Warren, why is Condorcet not included?

the problem with Approval voting is that it requires too little
information from the voters.
and the problem with Range voting is that it requires too much.

if you support a particular candidate (let's say the Dem) but you
approve of two (say both the Dem and the Prog), you have a problem
with voting strategy with Approval.  maybe, depending on how other
folks vote, you can help your favorite against the candidate you
tepidly support, so you punch "Approve" for your fav only.  or, maybe
your fav is actually not in really in the running and the election
becomes a contest between your fallback candidate and the guy you
think is a piece of crap.  then "what to do, what to do?? oh me oh
my!" (the savvy voter must thing strategically.)  most people will
just approve the single candidate they support and, if nearly all do
that, there is no difference between Approval and Plurality.

with Range voting, again if you support a particular candidate but
you sorta approve of two, you have a problem with voting strategy
again.  depending on what other people are doing, it may be best (for
your interests) to plop all of your points onto your fav.  but what
if it becomes a contest between your fallback and the piece of crap
candidate?  again "what to do, what to do?? oh me oh my!"

the Ranked-Order Ballot extracts the correct amount of information
from the voter.  if the voter rankes A>B>C>D, the ballot makes no
assumption regarding how much more the voter likes A over B compared
to how much the voter likes B>C.  maybe the voter likes A and B
almost equally (but A just a little more) but thinks C is a piece of
crap.  or maybe both B and C are crappy, but B is a little more
tolerable than C.  the problem with Borda is that it assumes the
difference in preference are the same between adjacently ranked
candidates (an assumption not supported or refuted by the voter or
his ballot).

the ranked-order ballot only asks the voter: if the election were
solely between A and B (or any other pair), who would the voter vote
for?  the problem with IRV is that it doesn't decide the election by
viewing the ballot information as such. instead IRV and the single
transferrable vote method looks at a voter's vote as a commodity to
be transferred from one preference to another based on the arbitrary
rule that only 1st-choice votes count when determining who the
biggest loser is and eliminating that "loser".  2nd-choice votes are
no better than last place in that evaluation.  i am a DSP algorithm
engineer; one of the things we hate the most (and are sometime
unavoidable) are arbitrarily-set thresholds, we know that bad shit
happens when the numbers just don't quite get to the threshold.
immediately, in 2005, when i read the IRV law i was signing, i
recognized that as a problem, but hoped it would elect the Condorcet
winner anyway (and it did in 2006).

even though there is the *possibility* of a cycle (and thus a
*possible* strategy of some to try to throw a Condorcet election into
a cycle) the likelyhood is soooo low, because of political alignment
along the major axis of the political spectrum.  Nader voters in 2000
were not likely to choose Bush for their 2nd-choice over Gore.  even
if voting strategists succeed in throwing a Condorcet election into a
cycle, they have no solid control in advance about how that cycle
will be resolved.  sounds like a dangerous "strategy" and i doubt
anyone will try it or be successful doing so in reality.

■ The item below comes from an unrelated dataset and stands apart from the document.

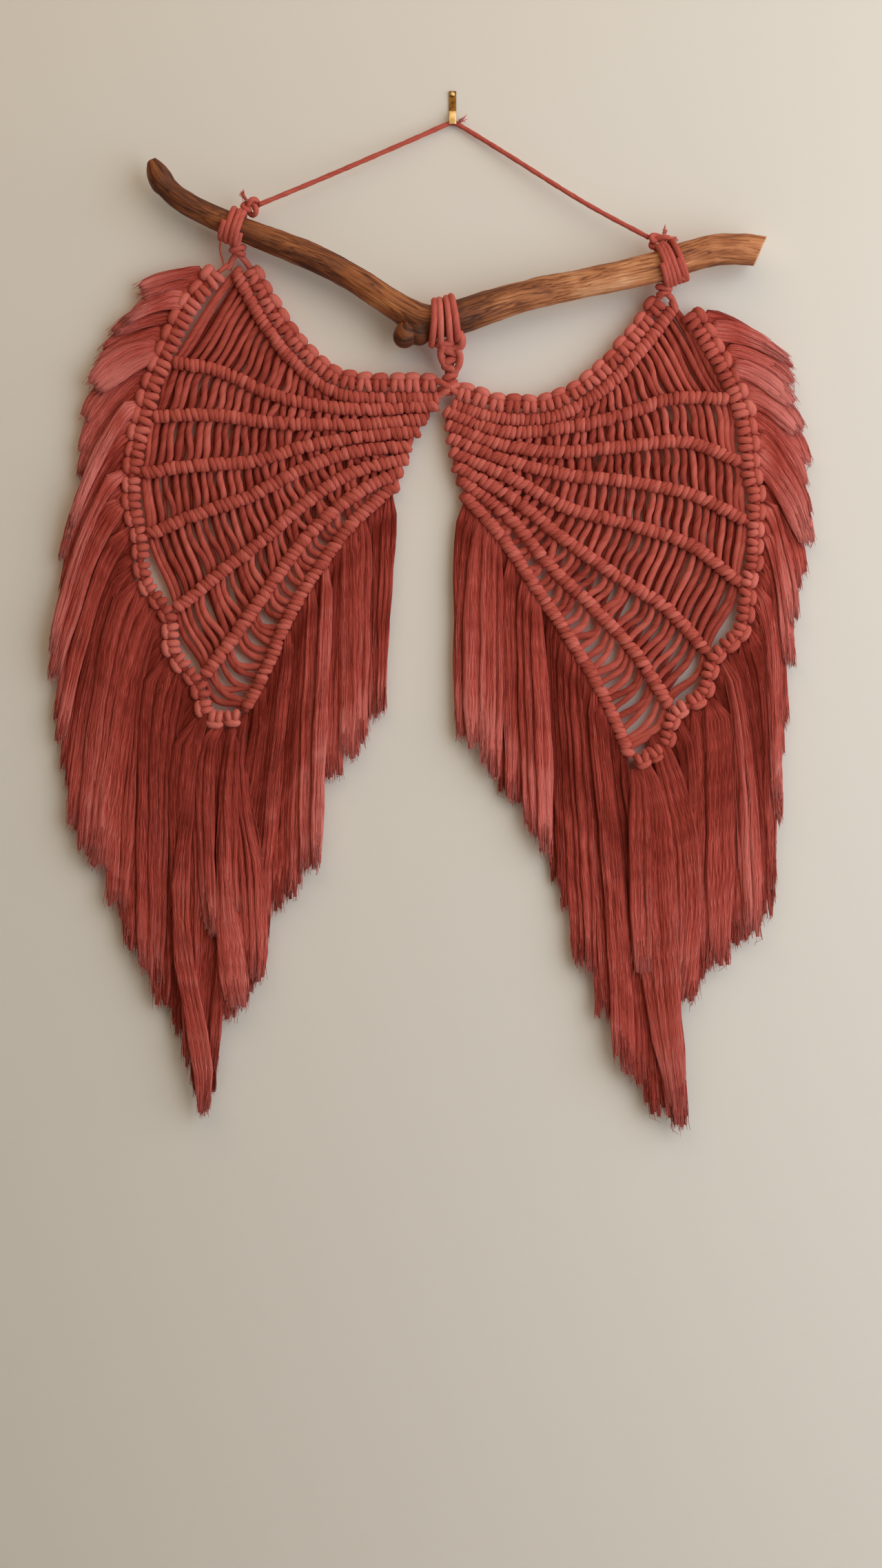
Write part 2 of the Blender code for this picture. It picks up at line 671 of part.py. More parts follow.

> The difficulty is, that due to the fact that the world in
> general and Burlington in particular, is inhabited by morons,

some of us are morons, that is true.

> the ballot issue probably is going to consist of exactly of the two
> worst choices "(a) IRV or (b) go back to plurality?"
> with no third choice being offered.

no shit.  that's what i've been crying in the wilderness since last
March.  lately, where i've been crying is:
http://7d.blogs.com/blurt/2009/12/burlington-residents-seek-repeal-of-
instant-runoff-voting/comments/page/2/#comments .

> Furthermore, without a decent voting system,
> even HAVING an election with 3 or more choices, is rendered dubious
> and risky.

no shit.  but, at least with IRV, we are not risking electing the
slightly unpopular GOP candidate in this town of liberals.  with the
old law (which requires a 40%+ plurality or it goes to runoff), there
is a greater risk of electing the unpopular GOP candidate, which is
why the GOPers are the biggest supporters of the repeal question.

> Ludicrous, isn't it?

about as ludi as the Electoral College.

--

r b-j                  r...@audioimagination.com

"Imagination is more important than knowledge."